Forcing discipline on your developers makes life easier whether you can actually read the code yourself or not, so it’s worth doing.
There is a lot of good reading for Github beginners here
https://guides.github.com/introduction/flow/
But for the already initiated somewhat, I recommend doing the following for small/mid sized projects that won’t need a legitimate structured release cycle.
Create two branches, Development and Master. Master will only contain the code that is know and tested to be properly functioning. This is what you deploy out to the world to be live and visible.
The development branch contains the ‘in progress’ code and the new features. This is what gets tested/verified and then ultimately merged into the Master branch.
Feature Branches and Pull Requests
With that basic setup of two main branches, have your developers create ‘feature’ branches. A feature branch is meant to track one specific set of changes and is essentially a copy of your ‘Development’ branch. Feature branches should map directly to cards in your task management system (Jira card number, Trello card etc.) So going back to our example of a trello card titled ‘Implement User Sign On Functionality’, you can have your developers create a feature branch called ‘authentication-feature’ etc. to hold the code that will directly fulfill the Trello card’s requirements.
Pull Requests
Pull requests are a way on github to add your changes into the existing code. In our example above, when developers finish the code for ‘Implement User Sign On Functionality’ and it’s ready to be tested, I have them submit a pull request to merge their branch ‘authentication-feature’ into ‘Development’.
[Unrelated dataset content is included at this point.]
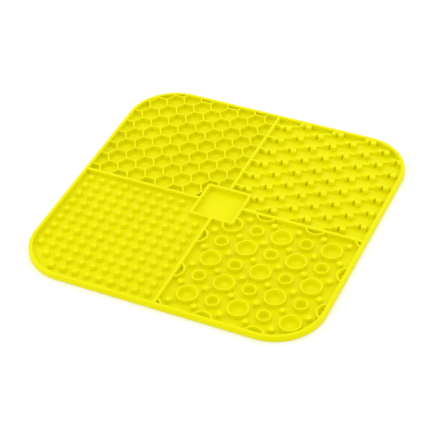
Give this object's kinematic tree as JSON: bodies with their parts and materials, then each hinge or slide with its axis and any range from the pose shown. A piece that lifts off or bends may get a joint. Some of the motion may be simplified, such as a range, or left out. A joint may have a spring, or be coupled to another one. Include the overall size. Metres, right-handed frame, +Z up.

This accomplishes two important things. First, it gives me a really simple interface to review specific code changes (Github makes it easy to see what files have changed and where). Second, it forces the developers to keep the new code separate from the rest until it’s tested.
Oftentimes developers will get lazy and stack on a bunch of changes into the same release. This creates nightmares down the road while you’re testing because if some features work and others don’t, you will eventually lose track of the status across all of your cards. So I insist on pull requests per feature, and nothing gets merged until testing has verified the update to be functional and safe.
Test, Update Trello, Iterate
This is the part that trips people up most often. You MUST be relentless about testing new features, updating their status in Trello (whether they worked or didn’t) and facilitating the merging of good code back into the development branch.
When providing feedback, it’s important to be as explicit as possible. That means screenshots with parts circled, videos, the works. If a feature isn’t working you need to SHOW it on trello, otherwise there’s about a 75% chance your developer will respond with something along the lines of “well it works for me…”. In order to drive the revision cycle forward you need to prove something is wrong.
From there you just keep repeating the cycle on all cards, features branches. Once something is tested and works, get it merged and keep on moving. In future posts, will get into some more practical means of quickly deploying/testing applications (for non-technical founders) that have saved some of my clients a lot of time and headaches.